You’re Just One Incident Away From Supply Chain Disruption

Are You Ready? What Will You Tell Your Customers?

Somewhere there’s a snow storm raging, a riot just getting underway or political unrest that will cause a breakdown in communication. All three scenarios could suddenly become your problem if they occur where your supply chain originates, ends or simply passes through.

The potential disruptions that could occur on any given day at any given time are considerable, and most are difficult to predict. Just one large supply chain disruption can lead to an average seven percent drop in share price, according to research from the World Economic Forum. Add to this the negative impact on corporate reputation and you can see why it’s so important to prepare for possible delays.

Supply chain functions should be included in any risk management strategy. This means you should:

  1. Assess how shipments could be disrupted in each geographic area of your supply chain. Prioritize them based on likelihood and economic impact and develop appropriate mitigation plans.
  2. Identify potential supply chain risks during the planning stage of any project. Don’t wait till you’re ready to execute to realize there is a debilitating risk lurking.
  3. Confirm that every supplier you use has their own contingency plans in place. Challenge any weaknesses you see.
  4. Increase the transparency of the entire supply chain. You should be able to quickly and accurately identify where every product is at any point in time.
  5. Establish clear communication between business functions—across departments as well as across office locations. This improves the likelihood that evolving risks can be quickly identified and shared with supply chain managers.
  6. Recognize that even with comprehensive planning, some disruptions cannot be avoided. This is where clear communication, both internal and external, comes into play. Most customers are accepting of delays outside your control. They are not accepting of poor communication or lack of updates. Keep customers in the loop to keep them around. Know what you’ll communicate and how you’ll connect before there is an issue.

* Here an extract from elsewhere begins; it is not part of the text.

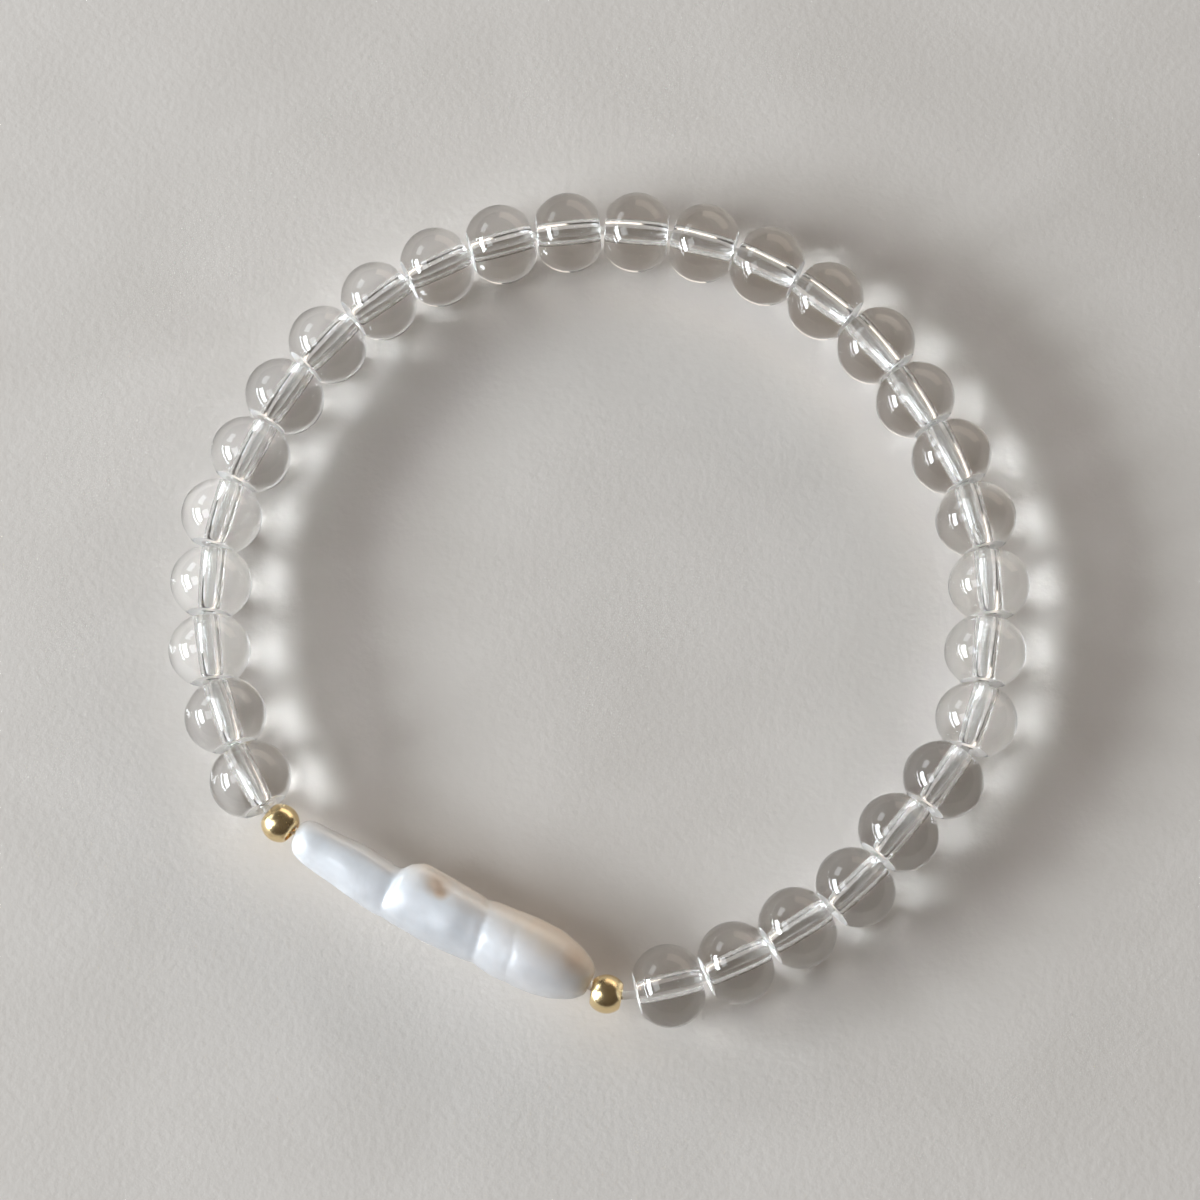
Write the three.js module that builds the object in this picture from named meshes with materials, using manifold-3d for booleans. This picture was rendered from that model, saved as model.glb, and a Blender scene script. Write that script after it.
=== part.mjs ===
// A stretch bracelet: clear round beads, two small gold beads and one baroque stick pearl,
// strung on a closed loop of elastic. It lies flat on the plane z = 0, with the middle of the
// loop on the Z axis. Units are millimetres, +Z is up, and the pearl lies towards -Y.

import * as THREE from 'three';
import { mergeVertices } from 'three/addons/utils/BufferGeometryUtils.js';
import Module from 'manifold-3d';

// ---------------------------------------------------------------- driving dimensions

// Clear beads: round beads with a broad flat ground at each end of the bore.
const BEAD_COUNT = 29;
const BEAD_DIAMETER = 6.0;
const BEAD_LENGTH = 4.7; // along the bore
const BEAD_END_DIAMETER = 3.2; // flat at each end
const BEAD_BORE = 1.2;
const BEAD_PITCH = 5.1; // centre to centre
const BEAD_SIDES = 16;
const BEAD_RINGS = 5; // bands of facets from end to end

// Gold beads.
const GOLD_DIAMETER = 2.8;
const GOLD_LENGTH = 2.2; // along the bore
const GOLD_END_DIAMETER = 1.74;
const GOLD_BORE = 1.4;
const GOLD_SIDES = 12;
const GOLD_RINGS = 5;

// Stick pearl: drilled lengthwise, on the straight line between the two gold beads.
const PEARL_SPAN = 26.6; // gold bead centre to gold bead centre
const PEARL_BORE = 1.0;
const PEARL_SIDES = 16;

// Sections of the pearl. "along" is counted from the middle of the left gold bead, and the
// other four are the reach of the skin from the bore's axis: towards the middle of the loop,
// away from it, up and down.
const PEARL_SECTIONS = [
  { along: 1.5, inner: 0.85, outer: 1.05, up: 0.85, down: 0.85 },
  { along: 1.9, inner: 1.15, outer: 1.5, up: 1.15, down: 1.15 },
  { along: 2.8, inner: 1.28, outer: 1.84, up: 1.4, down: 1.4 },
  { along: 4.6, inner: 1.34, outer: 2.08, up: 1.55, down: 1.5 },
  { along: 6.2, inner: 1.46, outer: 2.32, up: 1.65, down: 1.6 },
  { along: 7.9, inner: 1.32, outer: 2.56, up: 1.7, down: 1.65 },
  { along: 9.3, inner: 1.22, outer: 2.67, up: 1.65, down: 1.65 },
  { along: 10.1, inner: 1.82, outer: 2.66, up: 1.95, down: 1.75 },
  { along: 11.2, inner: 2.31, outer: 2.7, up: 2.25, down: 1.95 },
  { along: 12.9, inner: 2.24, outer: 2.78, up: 2.3, down: 2.05 },
  { along: 14.4, inner: 2.21, outer: 2.76, up: 2.25, down: 2.05 },
  { along: 15.9, inner: 2.1, outer: 2.6, up: 2.05, down: 1.95 },
  { along: 17.3, inner: 2.33, outer: 2.56, up: 2.2, down: 2.1 },
  { along: 18.7, inner: 2.47, outer: 2.66, up: 2.3, down: 2.2 },
  { along: 20.2, inner: 2.59, outer: 2.63, up: 2.35, down: 2.2 },
  { along: 21.6, inner: 2.57, outer: 2.5, up: 2.25, down: 2.1 },
  { along: 22.9, inner: 2.35, outer: 2.24, up: 2.05, down: 1.9 },
  { along: 24.0, inner: 1.98, outer: 1.76, up: 1.7, down: 1.6 },
  { along: 24.7, inner: 1.6, outer: 1.33, up: 1.35, down: 1.25 },
  { along: 25.1, inner: 1.15, outer: 0.9, up: 0.95, down: 0.9 },
];

// Elastic, with its knot drawn into the left gold bead.
const THREAD_DIAMETER = 0.6;
const THREAD_SIDES = 6;
const THREAD_STEPS = 104;
const THREAD_ENDS_APART = 0.3; // the two ends stop this far apart inside the knot
const PEARL_BORE_SHARES = [0.06, 0.12, 0.3, 0.5, 0.7, 0.88, 0.94]; // of the pearl's span
const KNOT_DIAMETER = 0.96;
const KNOT_LENGTH = 1.2;

// Laid-out loop. Its mean radius follows from the beads, and it lies a little out of round.
const RIGHT_GOLD_AZIMUTH = 271.0; // degrees, anticlockwise from +X seen from above
const RIGHT_GOLD_SPACING = 4.5; // gold bead to the first clear bead, centre to centre
const LEFT_GOLD_SPACING = 3.95; // last clear bead to the other gold bead
const LOOP_WAVES = [
  { lobes: 2, height: 0.2, crest: 69 },
  { lobes: 4, height: 0.25, crest: 0 },
  { lobes: 5, height: 0.21, crest: -16 },
];
// Beads that lie a little off the smooth loop, counted from the right gold bead.
const STRAY_BEADS = [
  { bead: 4, outward: 0.25 },
  { bead: 5, outward: -0.35 },
  { bead: 7, outward: 0.25 },
  { bead: 8, outward: -0.25 },
  { bead: 12, outward: -0.25 },
  { bead: 25, outward: 0.3 },
  { bead: 28, outward: -0.2 },
];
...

Ready to review your own supply chain risks? Here’s a list of potential threats to get you started:

  • Labor unrest and strikes
  • Riots
  • Embargoes
  • Severe weather or natural disasters
  • Power outages
  • Terrorism
  • Political instability
  • Cyber incidents/data breaches
  • Loss of communication
  • Language barriers
  • Equipment or infrastructure failure

Of course, this is just a “starter list,” but it certainly illustrates the complexity of modern supply chains. Are there other risks you’ve encountered that you can share with others? Are there other threats you think should be added to every supply chain manager’s assessment list?